ComplianceTech® ↗️ to read this working paper in English, click on the British flag
► Référence complète : Frison-Roche, M.-A., Pour une conception humaniste du Droit des affaires et de son enseignement, document de travail, février 2019
____
📝ce document de travail a été élaboré pour servir de base à un article publié un an et demie après sa remise, en novembre 2020 dans les 📘
____
Alain Couret est un grand professeur de Droit et un très bon technicien de celui-ci. On se surprend soi-même non seulement à devoir souligner cette maîtrise technique insérée dans l'activité d'enseignement mais à prévenir qu'il s'agit d'une grande qualité. Cette maîtrise technique et l'aptitude à transmettre le savoir juridique par la compréhension de ses principes de base, n'est-ce pas le métier même de professeur ? Si chacun l'admet, alors désigner ainsi Alain relèverait du pléonasme...

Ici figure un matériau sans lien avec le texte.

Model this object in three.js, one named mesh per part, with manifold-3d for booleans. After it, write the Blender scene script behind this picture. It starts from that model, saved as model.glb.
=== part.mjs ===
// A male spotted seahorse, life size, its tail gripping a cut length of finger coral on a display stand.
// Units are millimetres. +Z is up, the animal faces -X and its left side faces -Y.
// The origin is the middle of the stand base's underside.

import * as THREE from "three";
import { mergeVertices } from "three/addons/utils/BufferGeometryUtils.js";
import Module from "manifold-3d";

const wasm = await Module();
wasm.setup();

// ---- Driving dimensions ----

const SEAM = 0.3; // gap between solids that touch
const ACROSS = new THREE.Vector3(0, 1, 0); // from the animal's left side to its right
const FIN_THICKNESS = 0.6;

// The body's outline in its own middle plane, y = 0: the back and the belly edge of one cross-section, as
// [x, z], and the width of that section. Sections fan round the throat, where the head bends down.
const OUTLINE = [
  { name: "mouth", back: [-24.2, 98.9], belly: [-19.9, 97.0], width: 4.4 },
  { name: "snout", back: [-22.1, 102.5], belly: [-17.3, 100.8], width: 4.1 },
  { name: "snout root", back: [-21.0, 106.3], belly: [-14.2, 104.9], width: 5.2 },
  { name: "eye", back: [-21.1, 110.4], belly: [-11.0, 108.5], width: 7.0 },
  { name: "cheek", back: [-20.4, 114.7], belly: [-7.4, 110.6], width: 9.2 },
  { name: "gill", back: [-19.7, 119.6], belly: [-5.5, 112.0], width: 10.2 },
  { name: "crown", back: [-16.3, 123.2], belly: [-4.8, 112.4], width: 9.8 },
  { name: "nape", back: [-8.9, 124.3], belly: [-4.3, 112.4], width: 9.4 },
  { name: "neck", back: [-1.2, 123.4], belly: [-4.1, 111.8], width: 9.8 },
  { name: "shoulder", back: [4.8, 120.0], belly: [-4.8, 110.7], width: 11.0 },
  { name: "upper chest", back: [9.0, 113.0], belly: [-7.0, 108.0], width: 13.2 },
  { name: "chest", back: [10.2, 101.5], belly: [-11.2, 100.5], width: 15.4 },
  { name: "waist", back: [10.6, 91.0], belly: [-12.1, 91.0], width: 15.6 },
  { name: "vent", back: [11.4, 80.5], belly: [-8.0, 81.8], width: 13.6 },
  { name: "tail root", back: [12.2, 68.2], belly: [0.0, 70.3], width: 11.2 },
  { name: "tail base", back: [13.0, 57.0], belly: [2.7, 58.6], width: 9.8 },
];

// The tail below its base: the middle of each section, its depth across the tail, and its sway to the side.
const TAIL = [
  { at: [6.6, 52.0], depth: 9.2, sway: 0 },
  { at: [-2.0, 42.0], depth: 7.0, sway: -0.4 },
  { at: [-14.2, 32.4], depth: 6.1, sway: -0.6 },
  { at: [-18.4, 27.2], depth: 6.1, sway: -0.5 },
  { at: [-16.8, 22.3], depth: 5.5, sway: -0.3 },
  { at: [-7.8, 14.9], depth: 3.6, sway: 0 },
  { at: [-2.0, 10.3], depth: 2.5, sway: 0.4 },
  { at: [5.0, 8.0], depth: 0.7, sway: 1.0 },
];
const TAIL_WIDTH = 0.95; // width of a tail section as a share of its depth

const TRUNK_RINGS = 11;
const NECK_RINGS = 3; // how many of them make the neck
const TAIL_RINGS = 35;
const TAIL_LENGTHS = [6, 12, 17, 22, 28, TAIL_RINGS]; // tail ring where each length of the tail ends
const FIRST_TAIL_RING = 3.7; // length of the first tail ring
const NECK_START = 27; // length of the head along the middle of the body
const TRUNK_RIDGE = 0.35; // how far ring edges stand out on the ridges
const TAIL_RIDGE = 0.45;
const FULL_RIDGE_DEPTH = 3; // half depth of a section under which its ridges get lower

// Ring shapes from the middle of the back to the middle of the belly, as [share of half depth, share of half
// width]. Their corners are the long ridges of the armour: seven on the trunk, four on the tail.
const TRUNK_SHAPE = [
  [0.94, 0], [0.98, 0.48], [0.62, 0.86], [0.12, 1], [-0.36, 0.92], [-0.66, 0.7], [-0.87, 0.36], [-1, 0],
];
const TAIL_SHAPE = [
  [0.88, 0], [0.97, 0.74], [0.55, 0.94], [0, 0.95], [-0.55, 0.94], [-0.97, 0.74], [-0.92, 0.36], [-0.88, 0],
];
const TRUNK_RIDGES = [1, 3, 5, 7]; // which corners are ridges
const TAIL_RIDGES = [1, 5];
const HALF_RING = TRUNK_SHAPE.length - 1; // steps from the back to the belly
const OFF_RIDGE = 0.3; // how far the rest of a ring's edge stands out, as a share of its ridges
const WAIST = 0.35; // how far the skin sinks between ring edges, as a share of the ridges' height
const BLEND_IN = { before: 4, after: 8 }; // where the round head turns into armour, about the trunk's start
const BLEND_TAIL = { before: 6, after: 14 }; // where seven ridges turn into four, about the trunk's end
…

Mais l'on entend souvent aujourd'hui que l'art juridique ne serait plus qu'un art de tordre les textes et les mots dans tous les sens, que ceux-ci s'y prêteraient, voire qu'ils seraient faits pour cela, qu'il faudrait apprendre avant tout à argumenter et à contredire si habilement que le tiers spectateur, qu'il soit juge, auditoire ou opinion publique, sera persuadé à la fin que, dans le cas particulier auquel la discussion est cantonné, l'intérêt défendu est bien le meilleur, que c'est bien celui-ci qu'il faut protéger et non pas celui de l'adversaire, qu'il faut rendre effectif cet intérêt singulier-là. Quitte à penser différemment dans le cas suivant. D'ailleurs, il sera possible par la suite de soutenir une autre cause, puisque les situations ne sont jamais semblables. Dans cette façon de faire, connaître techniquement le Droit et ses principes de base apparaît secondaire. La technique ? Cela serait les machines qui s'en chargeront. Les principes ? Ils seraient à éviter, parce que cela ne servira à rien : à chaque cas sa solution.

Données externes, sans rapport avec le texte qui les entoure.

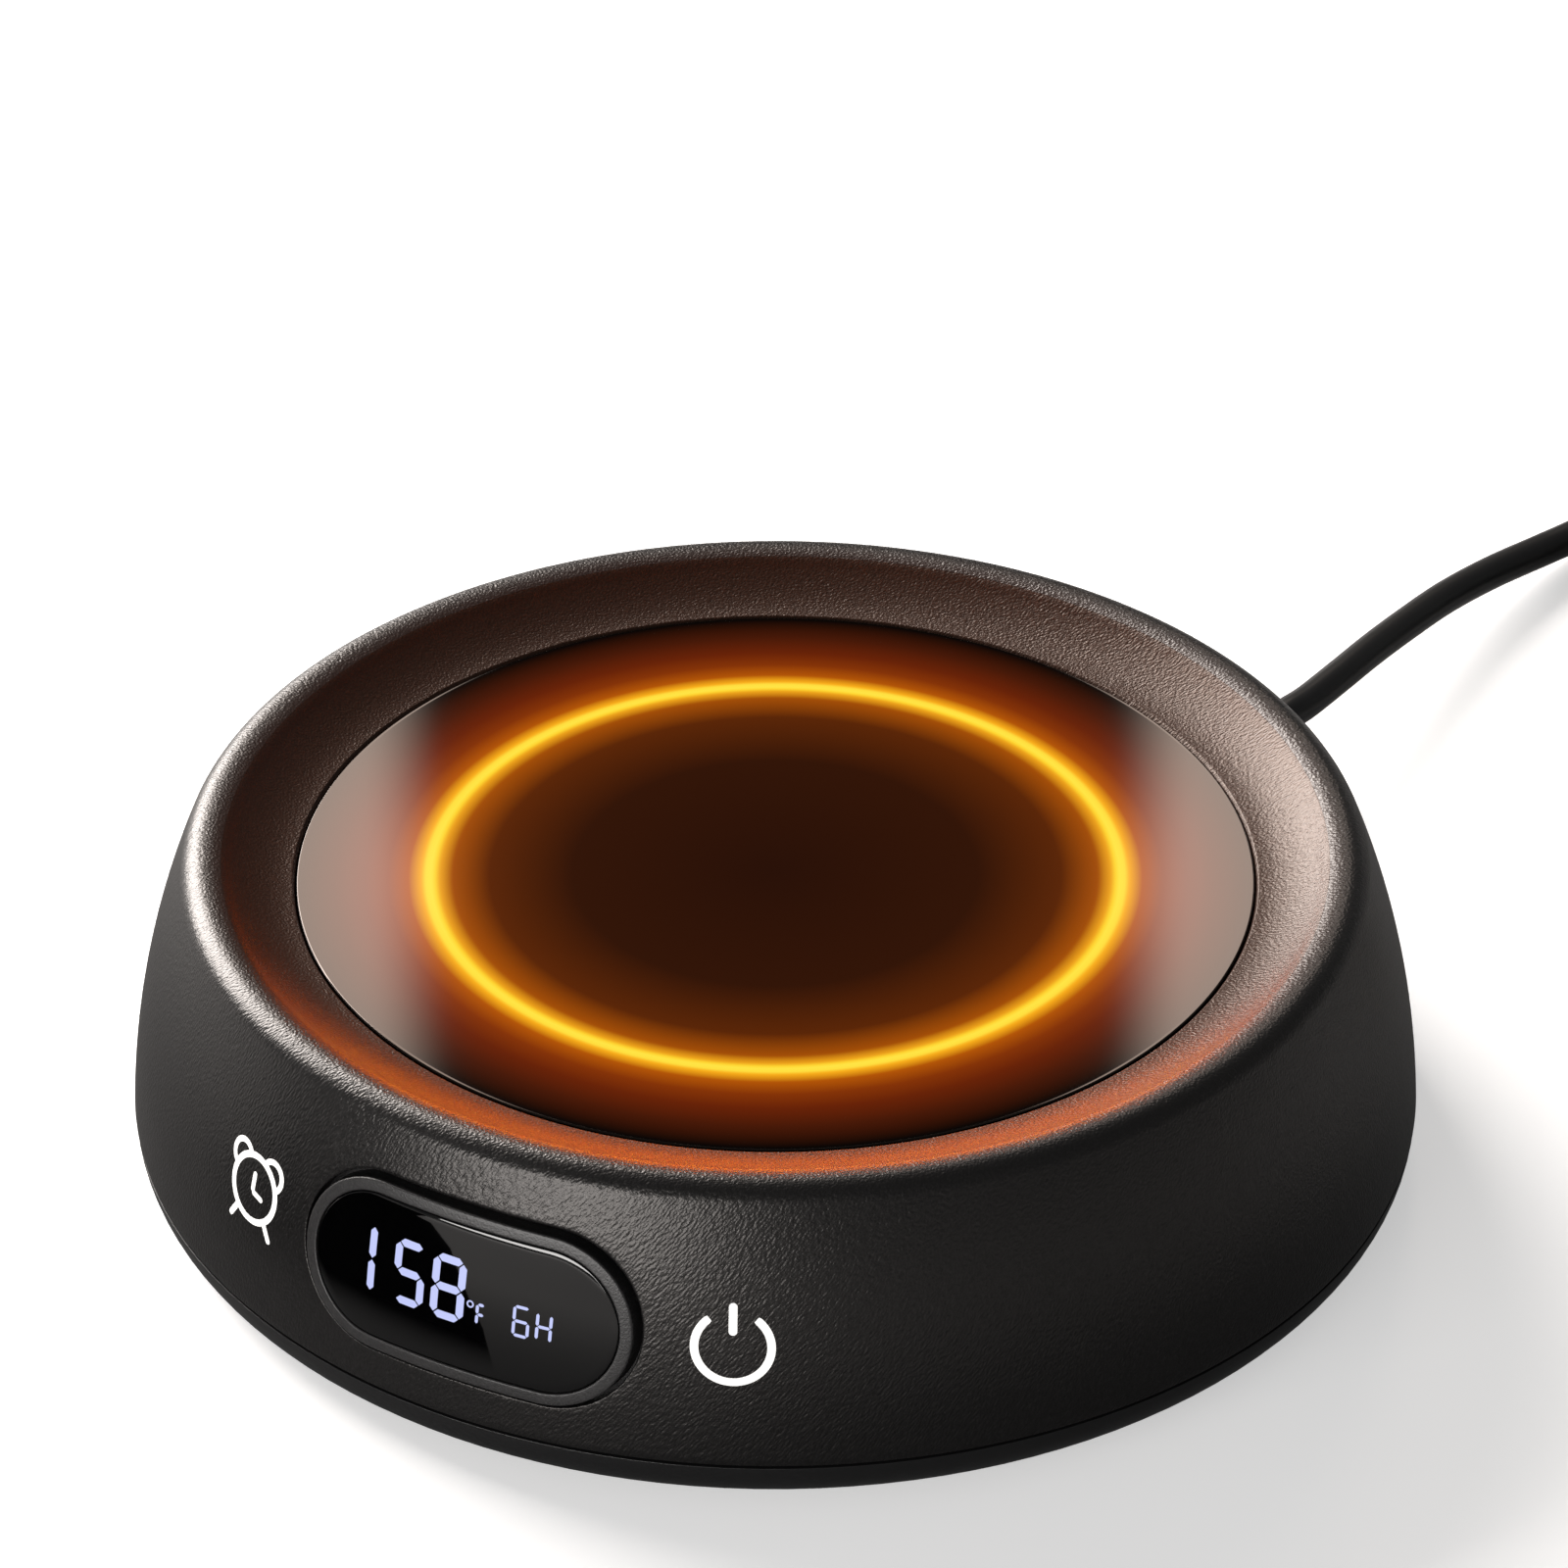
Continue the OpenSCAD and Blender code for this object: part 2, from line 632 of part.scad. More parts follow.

Par ses enseignements et ses écrits, Alain Couret exprime le contraire : le Droit des affaires n'est pas réductible à un amas réglementaire, repose sur des principes qui reflètent la conception que l'on se fait de la place des êtres humains dans les échanges, dans l'entreprise, dans l'organisation marchande. Enseigner le Droit des affaires, c'est transmettre ces principes. C'est aussi les discuter. Ecrire, dans une continuité avec l'enseignement, c'est au besoin inventer d'autres principes, tandis que les machines continuent de stocker par milliers les dispositions techniques posées là, chacune équivalente à une autre. Enseigner des principes, seuls les êtres humains sont aptes et soucieux de le faire, à l'exemple d'Alain Couret. Si on l'oublie, alors les professeurs étant devenus des répétiteurs, les machines répéteront bien mieux qu'eux par un débit infatigable les "paquets réglementaires". Mais inventer de nouveaux principes, seuls les êtres humains ont souci à le faire, à travers des idées. Lorsqu'un auteur prit l'image d'algorithmes qui "rêvent", c'était pour mieux poser qu'ils ne le font pas!footnote-1485, tandis que Lévi-Strauss définissait l'enseignement comme le fait pour une personne particulière de rêver tout haut.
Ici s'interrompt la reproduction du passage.